Whether we’re talking about the corporate world, venture capital funding, or Formula One racing, we can’t simply build a rung where one is broken. A new rung can only be constructed—and endure—in environments that want women to succeed in the first place.
Closing Thoughts
On one hand, there’s something quite apt about the image of the broken rung. In the workplace, women do not have the same means to climb upwards that men do. On the other hand, the image is deceptive—because it suggests that the broken rung can be simply repaired or replaced. As the examples from venture capital funding and Formula One racing both illustrate, we can’t simply create a path for women where one didn’t previously exist for decades or longer.
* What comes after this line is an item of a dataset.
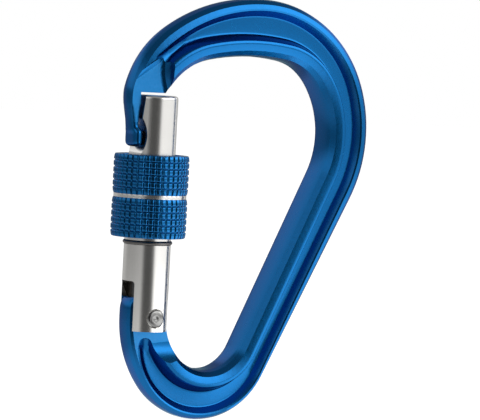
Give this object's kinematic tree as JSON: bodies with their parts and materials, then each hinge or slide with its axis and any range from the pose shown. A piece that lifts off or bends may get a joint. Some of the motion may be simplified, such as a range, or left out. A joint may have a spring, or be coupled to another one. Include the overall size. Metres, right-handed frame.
{
  "type": "locking carabiner",
  "caption": "Pear-shaped screw-gate carabiner: forged I-beam bow, snag-free nose, sprung tubular gate and a knurled screw sleeve",
  "frame": {"origin": "the highest point of the rope seat on the inside of the wide end, in the middle of its thickness", "axes": "+Z along the closed gate from hinge to nose, +X across the bow from gate to spine, +Y through its thickness"},
  "size_m": [0.0699, 0.0188, 0.106],
  "materials": {
    "frame_anodised": "blue anodised, satin over a tumbled forging",
    "gate_metal": "fine turned, clear satin",
    "rivet_steel": "peened stainless steel",
    "spring_steel": "drawn stainless wire",
    "follower_plastic": "black moulded",
    "ring_steel": "dark spring wire",
    "sleeve_anodised": "blue anodised and knurled, with a bare turned groove"
  },
  "bodies": {
    "bow": {"frame": "frame_anodised"},
    "gate": {"gate": "gate_metal", "gate_rivet": "rivet_steel", "gate_spring": "spring_steel"},
    "follower": {"spring_follower": "follower_plastic"},
    "ring": {"stop_ring": "ring_steel"},
    "sleeve": {"lock_sleeve": "sleeve_anodised"}
  },
  "joints": [
    {"name": "gate_hinge", "type": "hinge", "parent": "bow", "child": "gate", "pos_m": [-0.02515, 0, -0.0658], "axis": [0, 1, 0], "range_deg": [0, 26], "stiffness_Nm_per_rad": 0.5, "springref_deg": -17.19},
    {"name": "follower_slide", "type": "slide", "parent": "gate", "child": "follower", "axis": [0, 0, 1], "range_m": [0, 0.00105], "deforming": ["gate_spring"]},
    {"name": "sleeve_turn", "type": "hinge", "parent": "gate", "child": "ring", "pos_m": [-0.02565, 0, -0.0472], "axis": [0, 0, 1], "range_deg": [0, 1260]},
    {"name": "sleeve_travel", "type": "slide", "parent": "ring", "child": "sleeve", "axis": [0, 0, 1], "range_m": [0, 0.00875]}
  ],
  "couplings": [
    {"joint": "follower_slide", "follows": "gate_hinge", "m_per_rad": 0.00225},
    {"joint": "sleeve_turn", "follows": "sleeve_travel", "rad_per_m": 2512.5}
  ]
}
The same is true of the legal profession. It’s why, even when more women graduate from law school than men, and even when more than 50% of law firm associates are now women, we still don’t see systemic change. There are many broken rungs and many reasons for those broken rungs—from finding sponsors or people who look like us, to receiving fair and impartial evaluations that are not based on personality, to how we are treated when we become mothers, to being promoted to partner or equity partner, to becoming lead trial counsel or leading a deal, to being paid the same amount or receiving the same credit for business origination.
But we can’t simply slide a rung where a broken one previously hung. Rungs must be built with care by a culture that will maintain them. As the Women in the Workplace report observes, until we reward others for replacing broken rungs—and then tending the new ones built in their place—there is no point in building in the first place.